Impossible, she thought. “I’ve never been very good at reverence.”
“You’d better learn to curtsy.”
She couldn’t imagine that ever happening. “It’s a new century. Royalty isn’t like it was before.”
Joe smiled. “They’ve let go of their love of a good beheading.” His smile faded. “I don’t know what to hope for,” he admitted. “Danny needs a father, but this guy?”
“I do have interesting taste in men,” she said, still unable t
o get her mind around all that had happened.
Grammy M walked into the dining room. “He’s leaving,” she announced. “Just like that. Prince Rafael is leaving.”
“Going back to Calandria?” Mia asked, wanting him gone and not gone in equal measure.
“Worse. A hotel. Tessa says he’s not staying here, which is just ridiculous. I’ve never seen her like this before. She was always difficult and stubborn, but not like this. Imagine takin’ an instant dislike to little Danny’s father.”
Danny looked up at Mia. “Daddy stays here.”
She wasn’t sure if it was a question or a request.

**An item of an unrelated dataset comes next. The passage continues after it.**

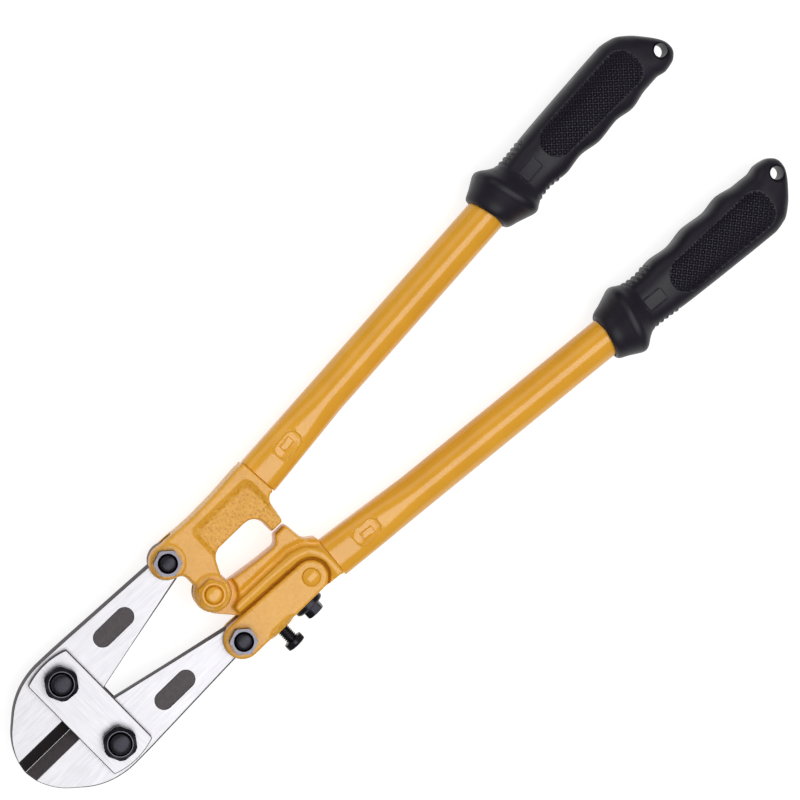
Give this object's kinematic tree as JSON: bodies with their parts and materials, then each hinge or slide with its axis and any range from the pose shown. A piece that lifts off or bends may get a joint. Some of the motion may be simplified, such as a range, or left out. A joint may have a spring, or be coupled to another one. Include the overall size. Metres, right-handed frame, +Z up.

She turned to Joe. “What does your military training say?”
“We can keep an eye on him in either place.”
There weren’t that many hotels around the hacienda. Santa Barbara was the closest town, and as it was summer, the main tourist season was in full swing. Would he even be able to find a room nearby? Did she care?
“He could stay in the house,” Grammy M said eagerly, “and those other two can use the guest cottage. That will get them out of the house. We shouldn’t have guns in the house. Not with little fingers about.”
Or even the whole boy, Mia thought. Technically there was room. Her parents were gone for a few months and the hacienda was big. “All right. Sure. Invite Rafael to stay.” Assuming royalty was willing to bunk with the common man.
Grammy M held out her hand to Danny. “Come on, then. Let’s go see if we can be convincin’ your father to grace us with his presence.”
Mia let the older woman lead Danny away.
“I’m not excited about the ‘gracing us with his presence’ attitude,” she admitted when she and Joe were alone. “The situation is already difficult enough.”
Joe moved close and put his arm around her. “We’ll be fine.”
“You sure about that?”
“Almost.”
“Great. What can we do to move you to be completely sure? Because I’d like that better.”
“You scared?”
Scared? Sure. And nauseous and apprehensive and a whole lot of other things.
“I saw him die, Joe. I’ve spent the past five years feeling guilty about the fact that he saved my life only to lose his own. Now he shows up and tells me he’s not who I thought, he’s not dead, and hey, ‘I rushed to your side as soon as I found out you were still alive yourself.’ There should be a limit on surprises in a twenty-four-hour period.”